__Direction__: Extract each line where the string "FreeCAD" shows up.

==== Source data

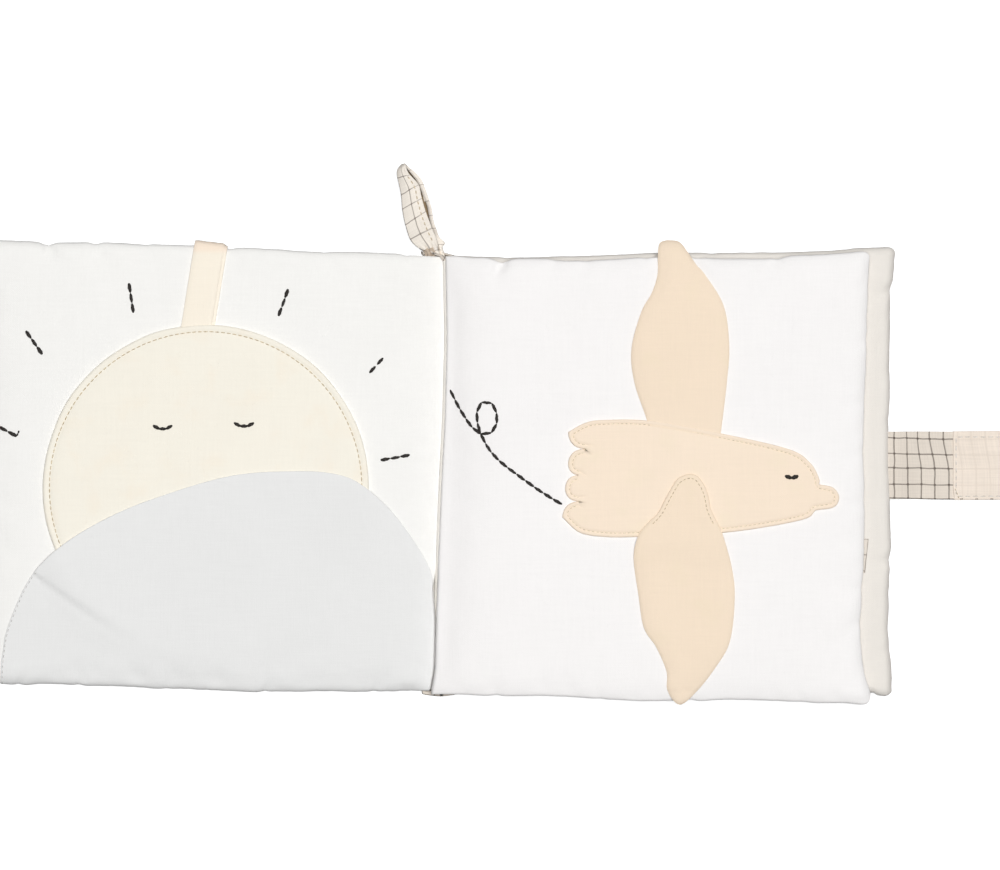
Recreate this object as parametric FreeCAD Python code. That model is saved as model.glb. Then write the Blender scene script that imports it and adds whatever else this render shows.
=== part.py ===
"""Soft cloth book, lying open and flat at its first spread.

The left half is the front cover, whose inner face carries a sun in a hill-shaped pocket.
The right half is one padded page with a bird, on the back cover. Millimetres, +Z up.
X runs from the spine to the right, Y towards the head of the book. The origin is the middle
of the spine cloth's underside, on the surface that the book lies on.
"""
import FreeCAD, Part
import math
import os

V = FreeCAD.Vector
UP = V(0, 0, 1)

# Leaves: two covers and one page
cover_width = 202.0
page_setback = 12.5         # of the page's fore-edge, which climbs over the leaf under it
cover_thickness = 8.0
page_thickness = 7.3
spine_height = 194.0        # every leaf is gathered to this height at the spine
front_fore_height = 198.0
back_fore_height = 199.4
page_fore_height = 201.0
front_fore_rise = 5.0       # how far each fore-edge's middle sits off the spine's middle
back_fore_rise = 1.5
page_fore_rise = -1.8
page_spine_rise = -1.8      # the same for the page's spine seam
spine_gap = 3.0             # between the two halves at the spine seams
seam_height = 3.8           # of a cover's spine seam above the table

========

__The answer__:
Recreate this object as parametric FreeCAD Python code. That model is saved as model.glb. Then write the Blender scene script that imports it and adds whatever else this render shows.
import FreeCAD, Part
V = FreeCAD.Vector